The experimental graph in Figure 29a is noted by the Australian experiment author, with a steel shock wave reaching the gauges first, before the water shock wave reaches the same point. This is because the speed of sound is much faster in steel than water. The interferes area marked in yellow is according to the author of the Australian experiment disturbance in the measurement cables, as all gauges received the high frequencies regardless where the gauges were at the cylinder. In the simulation graph, the curves in Figure 29b are named after the name given in the empirical graph. The Y-axis describes the strain.

The simulation curves can be seen to match the curves of the empirical data with the blue curve highest and the green lowest. However, the amplitude of the curves from the simulation are smaller and the high frequencies are not seen in the simulations. If the assumption that the cables were disturbed during 3.5 to 4.7 ms is correct, then the slope of the simulation is probably more correctly showing the strains.

(a) The experimental graph from the Australian experiment [33]

(b) The result from the simulation of the shock wave.

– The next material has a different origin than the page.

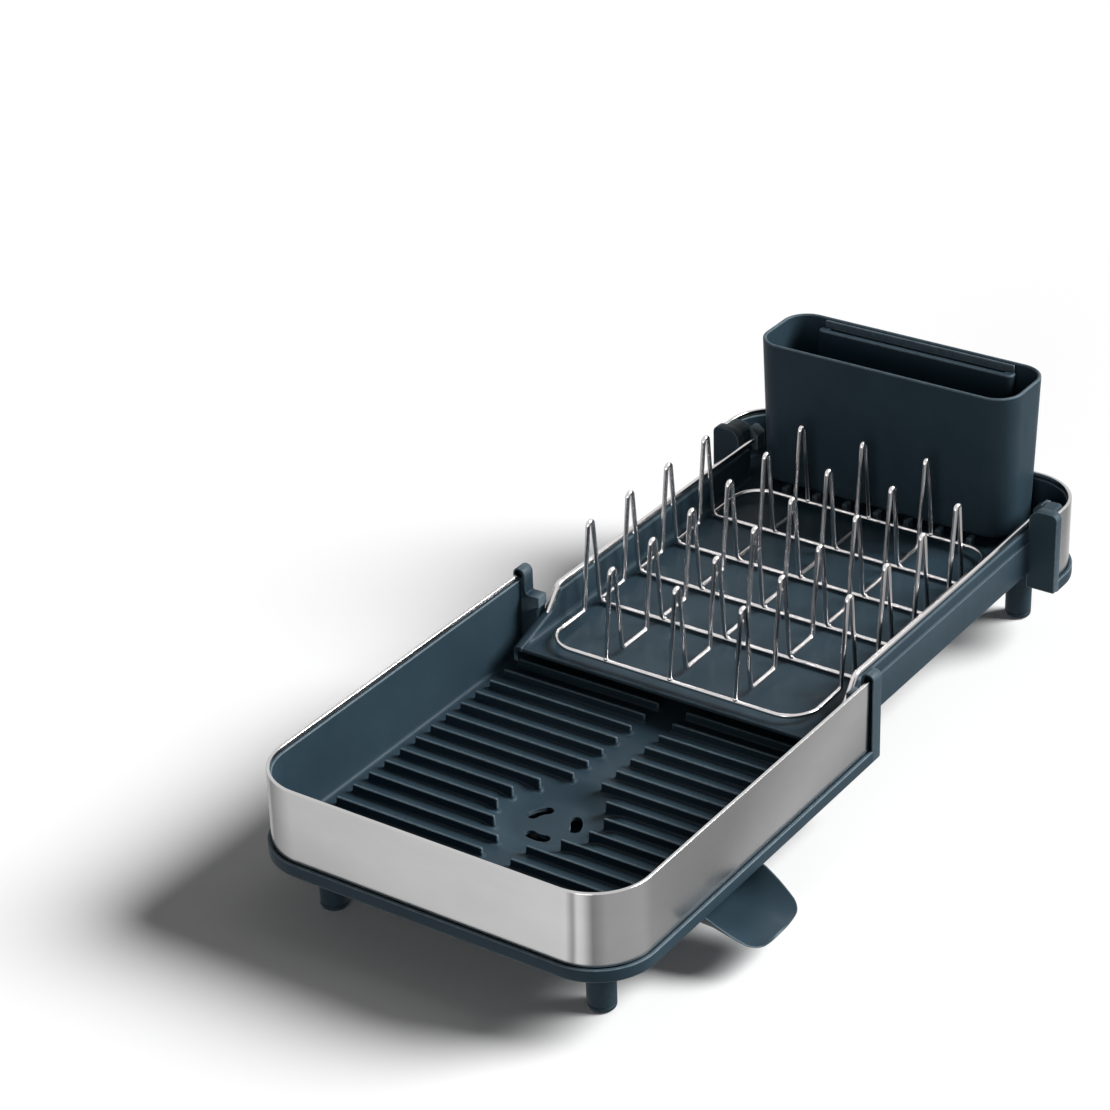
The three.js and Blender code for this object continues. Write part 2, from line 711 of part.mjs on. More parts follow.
/** Height of the point where a tine's straight legs would meet above its bend. */
function tineApex() {
  const rise = tineHeight - wireRadius - tineBend;
  const lean = Math.atan2(rise, tineHalfBase) + Math.asin(tineBend / Math.hypot(rise, tineHalfBase));
  return rowZ + tineHalfBase * Math.tan(lean);
}

/** Way of a zigzag wire in its own plane: tines from first to last, with level runs between them. */
function zigzag(x, first, last, startY, endY) {
  const corners = [];
  const radii = [];
  const add = (y, z, r) => {
    corners.push(new THREE.Vector3(x, y, z));
    radii.push(r);
  };
  const endFoot = rowZ + 2 * wireRadius + seat;
  const whole = startY === undefined;
  if (!whole) add(startY, rowZ, 0);
  for (let k = first; k <= last; k++) {
    const before = whole && k === first ? endFoot : rowZ;
    const after = whole && k === last ? endFoot : rowZ;
    add(tineY(k) - tineHalfBase, before, footBend);
    add(tineY(k), tineApex(), tineBend);
    add(tineY(k) + tineHalfBase, after, footBend);
  }
  if (!whole) add(endY, rowZ, 0);
  return bentPath(corners, radii, wireSides);
}

const innerRow = (k) => wire(zigzag(k * rowPitch, 0, tinesPerRow - 1), wireRadius);

function sideRow(side) {
  const [from, to] = [rackNearY + rackCorner + seat, rackFarY - rackCorner - seat];
  return wire(zigzag(side * rackHalf, 1, tinesPerRow - 2, from, to), wireRadius);
}

/** End wire of the rack, bent round both corners. */
function rackEnd(y, inward) {
  const from = y + inward * rackCorner;
  const corners = [[-rackHalf, from], [-rackHalf, y], [rackHalf, y], [rackHalf, from]]
    .map(([a, b]) => new THREE.Vector3(a, b, rowZ));
  return wire(bentPath(corners, [0, rackCorner - seat, rackCorner - seat, 0], 2 * cornerFacets), wireRadius);
}

/** Cross rod under the rows, where they run level past the far feet of tine k. */
function rackRod(k) {
  const y = tineY(k) + tineHalfBase + footBend;
  const half = rackHalf + wireRadius;
  return wire([new THREE.Vector3(-half, y, rodZ), new THREE.Vector3(half, y, rodZ)], wireRadius, wireSides);
}

// Cutlery holder

/** Half of the holder's width or depth at a height, from its half at the bottom and at the top. */
const holderHalf = (low, high, z) => low + ((high - low) * (z - holderBottom)) / holderHeight;

/** Level loop of the holder's outer or inner face at a height. */
function holderLoop(inset, z) {
  const x = holderHalf(holderBottomHalfWidth, holderTopHalfWidth, z) - inset;
  const y = holderHalf(holderBottomHalfDepth, holderTopHalfDepth, z) - inset;
  const r = Math.min(holderCorner - inset, y - overrun);
  return roundedBox([-x, holderY - y], [x, holderY + y], r).map(([a, b]) => [a, b, z]);
}

/** Drain slot through the holder's floor. */
function holderDrain(k) {
  const x = (k - (holderDrainCount - 1) / 2) * holderDrainPitch;
  const half = holderDrainLength / 2;
  const y = holderY - holderBottomHalfDepth + holderDrainInset;
  const outline = roundedBox([x - half, y], [x + half, y + holderDrainWidth], holderDrainWidth / 2);
  return prism(outline, 'z', holderBottom - overrun, holderBottom + holderWall + overrun);
}

function holderShell() {
  const outside = skin([holderLoop(0, holderBottom), holderLoop(0, holderTop)], true, false);
  const inside = skin(
    [holderLoop(holderWall, holderBottom + holderWall), holderLoop(holderWall, holderTop + overrun)], true, false);
  return cut(outside, inside, ...Array.from({ length: holderDrainCount }, (_, k) => holderDrain(k)));
}

/** Level stack of the insert between two heights, and between two distances from the holder's back wall. */
function insertStack(halfWidth, [front, back], corner, [from, to]) {
  const loop = (z) => {
    const y = holderY + holderHalf(holderBottomHalfDepth, holderTopHalfDepth, z) - holderWall - seat;
    return roundedBox([-halfWidth, y - front], [halfWidth, y - back], corner).map(([a, b]) => [a, b, z]);
  };
  return skin([loop(from), loop(to)], true, false);
}

/** Narrow upright box at the back of the holder: a well under a narrower slot, and a back plate above it. */
function knifeInsert() {
  const [low, top] = [holderBottom + holderWall + seat, holderTop - insertDrop];
  const half = insertHalfWidth - insertEndWall;
  const round = insertSlot / 2 - seat;
  const body = insertStack(insertHalfWidth, [insertDepth, 0], insertCorner, [low, top]);
  const plate = insertStack(insertHalfWidth - insertCorner / 2, [insertBackWall - seat, seat / 2], seat,
    [top - insertRim, holderTop - insertBackDrop]);
  const well = insertStack(half, [insertDepth - insertFrontWall, insertBackWall], round,
    [low + insertFoot, top - insertRim]);
  const slot = insertStack(half, [insertBackWall + insertSlot, insertBackWall], round,
    [top - insertRim - overrun, top + overrun]);
  return cut(join(body, plate), well, slot);
}

// Assembly

const rack = new THREE.Group();
const assembly = new THREE.Group();
assembly.position.set((lipProud + bandWidth / 2 - spoutReach) / 2, -rearEnd / 2, 0);
rack.add(assembly);

function place(name, body, finish) {
  const mesh = new THREE.Mesh(shell(body), new THREE.MeshStandardMaterial(finish));
  mesh.name = name;
  assembly.add(mesh);
}

place('front_tray', frontTray(), navy);
place('front_band', band((inset) => frontU(inset, frontBandLength)), steel);
for (const [name, x, y] of [
  ['front_left_foot', -frontFootX, frontFootInset], ['front_right_foot', frontFootX, frontFootInset],
  ['middle_left_foot', -middleFootX, middleFootY], ['middle_right_foot', middleFootX, middleFootY],
  ['rear_left_foot', -rearFootX, rearFootY], ['rear_right_foot', rearFootX, rearFootY],
]) place(name, foot(x, y), navyRubber);
place('spout_pin', spoutPin(), navy);
place('drain_spout', drainSpout(), navy);

place('rear_tray', rearTray(), navy);
place('rear_band', band((inset) => rearU(inset, rearBandStart)), steel);
place('left_rail', rail(-1), chromed);
place('right_rail', rail(1), chromed);

place('rack_side_left', sideRow(-1), chromed);
place('rack_side_right', sideRow(1), chromed);
place('rack_row_left', innerRow(-1), chromed);
place('rack_row_centre', innerRow(0), chromed);
place('rack_row_right', innerRow(1), chromed);
place('rack_end_near', rackEnd(rackNearY, 1), chromed);
place('rack_end_far', rackEnd(rackFarY, -1), chromed);
for (let k = 1; k < tinesPerRow - 1; k++) place(`rack_rod_${k}`, rackRod(k), chromed);

place('holder_shell', holderShell(), navy);
place('knife_insert', knifeInsert(), navy);

export default rack;
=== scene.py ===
"""Looks of the expandable dish rack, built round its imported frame.

Sizes are in millimetres, in the rack's own layout: x = 0 is the middle plane, y = 0 the outer face of the front
steel band, z = 0 the worktop. Layout.world() turns them into metres in the frame's axes, so that every piece's
object stays at the origin. A shape is worked out as whole arrays: a profile carried along a plan, a section
carried along a wire, a profile turned about an axis, or a height given over a grid.
"""

import logging
import math
from dataclasses import dataclass, field
from enum import Enum

import bmesh
import bpy
import numpy as np
from mathutils import Matrix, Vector
from numpy.typing import ArrayLike, NDArray


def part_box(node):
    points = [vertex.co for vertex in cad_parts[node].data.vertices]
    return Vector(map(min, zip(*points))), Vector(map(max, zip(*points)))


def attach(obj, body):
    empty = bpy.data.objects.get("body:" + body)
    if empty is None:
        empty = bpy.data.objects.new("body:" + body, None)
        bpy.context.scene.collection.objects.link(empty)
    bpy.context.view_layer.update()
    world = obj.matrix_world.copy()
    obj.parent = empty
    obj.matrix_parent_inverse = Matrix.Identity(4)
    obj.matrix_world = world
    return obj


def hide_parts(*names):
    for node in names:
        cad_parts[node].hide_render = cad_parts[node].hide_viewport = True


Points = NDArray[np.float64]
Faces = NDArray[np.int64]
Pair = tuple[float, float]
Triple = tuple[float, float, float]
Socket = bpy.types.NodeSocket

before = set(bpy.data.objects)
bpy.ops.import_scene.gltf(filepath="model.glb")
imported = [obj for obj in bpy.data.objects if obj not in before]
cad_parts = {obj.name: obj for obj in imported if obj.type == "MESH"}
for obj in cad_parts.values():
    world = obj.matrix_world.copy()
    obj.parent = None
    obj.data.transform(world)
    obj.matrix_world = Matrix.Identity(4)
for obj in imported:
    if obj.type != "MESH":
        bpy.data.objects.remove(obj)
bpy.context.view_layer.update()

log = logging.getLogger("dish_rack")

MM = 0.001
HALF_TURN = math.pi
QUARTER_TURN = math.pi / 2
ACROSS = np.array([1.0, 0.0, 0.0])
UP = np.array([0.0, 0.0, 1.0])
SEAM = 0.000004
SLIVER = 0.000002
FOOT_RADIUS = 8.6
FOOT_PLACES = {"front": (91.8, 35.0), "middle": (74.0, 250.0), "rear": (86.8, 540.0)}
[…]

Figure 29: A comparison of the external empirical data with the simulation model at a 2.8 meters distance from the center of the cylinder.

5.2.3 Analytical method applied to the Australian experiment

The analytical method is applied to compare it to both the Australian experiment and the MMALE-model.

In Figure 30, it is shown that the *Load_SSA simulation shows a reasonable agreement to the Australian experiment. The shock wave reaches the cylinder at 1.1 ms, which is the same for the experiment. The blue curve, representing the circumferential direction, shows signs of a large negative strain but during a larger period of time than the experiment. The strain is thereafter continuously altering around zero strain. The axial stain, visualized in red does not represent the cavitation response of the high amplitude, but is 1.4 ms representing the pattern with some offset of the y-axis. The axial strain(red) is rather well predicted except for some high frequency cavitation response initially and that the final oscillation seems to have a negative offset in the experiment.

(a) The experimental graph from the Australian experi­

ment [33]

(b) The analytical method *Load_SSA

Figure 30: A comparison of the external empirical data with the analytical model *Load_SSA at the center of the cylinder.

In the same way as in the figure above it is shown in Figure 31 that the shock wave reaches the cylinder in the same time as the experiment at approximately 1.6 ms. The first 2-3 ms could be considered to be a way to represent the cylinders response with the analytical method but as the simulation continues the strain shows an oscillating behavior not seen in the experiment. This could be a result as the cylinder is not being in water and thereby excluding the water dynamics.

As mentioned in Section 5.2.2, the yellow marked area in Figure 31a is probably some measuring error in the experiment and therefore not commented in this figure.

(a) The experimental graph from the Australian experi­

ment [33]

(b) The analytical method *Load_SSA

Figure 31: A comparison of the external empirical data with the analytical model *Load_SSA at a 2.8 meters distance from the center of the cylinder.